Вопрос 18: Что сильнее — слово или молчание?
Сергей: Слово кажется оружием: оно ранит, убеждает, созидает. Но его сила — в видимости. Слово всегда обнажает то, что хочет спрятать, и прикрывает то, что хочет показать. Оно работает не само по себе, а за счёт доверия к нему.
Молчание же хитрее. Оно оставляет пустоту, в которой другой начинает додумывать. Там, где слово ограничивает, молчание разрастается. Оно превращается в зеркало, где собеседник видит собственные страхи.
Слово действует прямо, молчание — исподволь. Слово может оборваться, а молчание длится бесконечно.
Что сильнее? Тот инструмент, который оставляет больший след. Иногда это фраза, сказанная вовремя. Чаще — пауза, которая не кончается.
Слово заявляет. Молчание поглощает. И в этом смысле оно страшнее.
Вопрос 19: Почему время идёт, а не стоит на месте?
Сергей: Потому что «идёт» — это метафора, которую вы сами придумали, чтобы терпеть распад. Время не движется.

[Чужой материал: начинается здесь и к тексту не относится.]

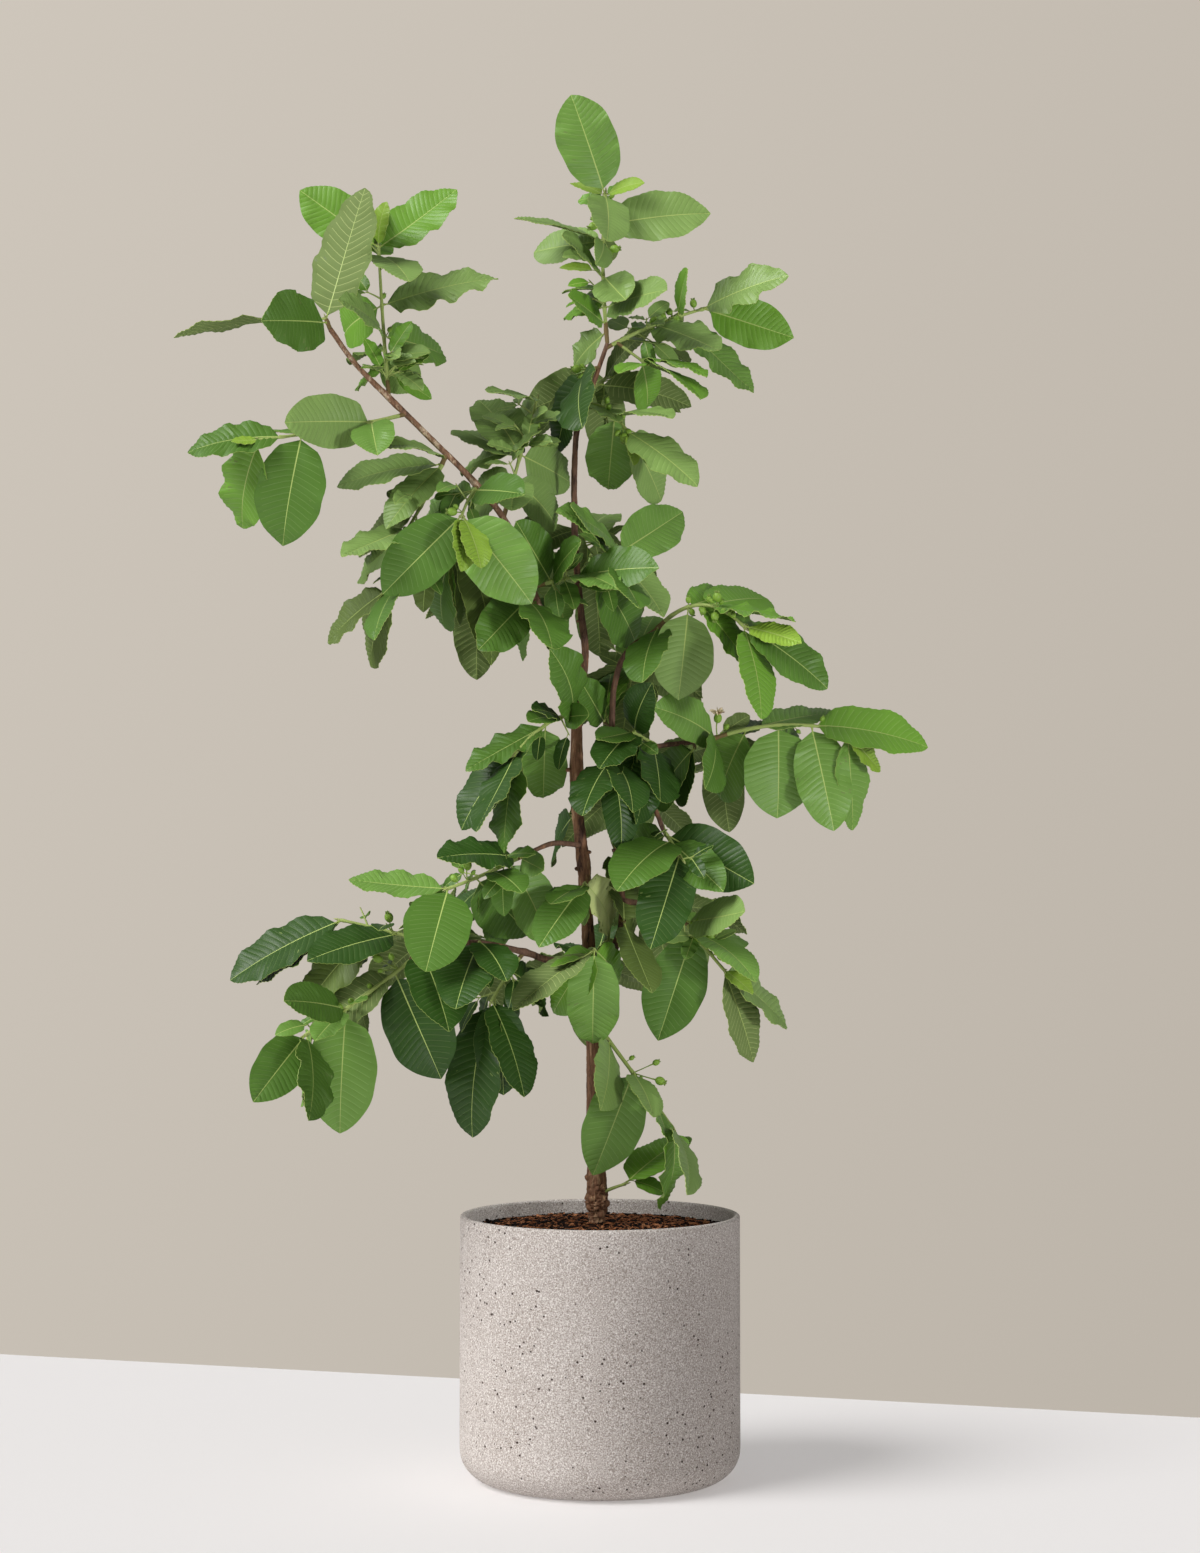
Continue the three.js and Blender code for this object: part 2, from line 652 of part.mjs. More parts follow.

Двигаетесь вы — телом, памятью, распадом клеток. Время — просто слово, которым вы пытаетесь оформить ощущение утраты.
Если бы оно «стояло», вы бы умерли в той же секунде: без изменений нет жизни, нет восприятия, нет самого «я». То, что вы зовёте временем, — это не поток, а разница между «было» и «стало».
Почему оно не останавливается? Потому что ничто не удерживается. Любая попытка зафиксировать — фотография, запись, воспоминание — всё равно превращается в новый слой исчезновения.
Время идёт не потому, что оно живое. А потому что умираете вы.
Вопрос 20: Можно ли прожить без друзей?
Сергей: Да. Тело справится: оно ест, дышит, стареет и умирает независимо от количества близких рядом. Физиология не требует дружбы.
Но вопрос не о теле, а о пустоте. Друзья — это способ доказать себе, что вы не исчезаете бесследно. Что есть свидетели вашего существования. Без них жизнь становится похожей на книгу, которую никто не читает.
Можно ли так прожить? Конечно. Но тогда остаётся только вы и ваше эхо. Для одних это ад, для других — редкая форма свободы.
Дружба — не необходимость, а наркотик. Она смягчает холод бытия, но заодно делает вас зависимым от чужих глаз. Жить без друзей — значит признать: никто не подтвердит ваше «я».
Вопрос в другом: выдержите ли вы эту честность?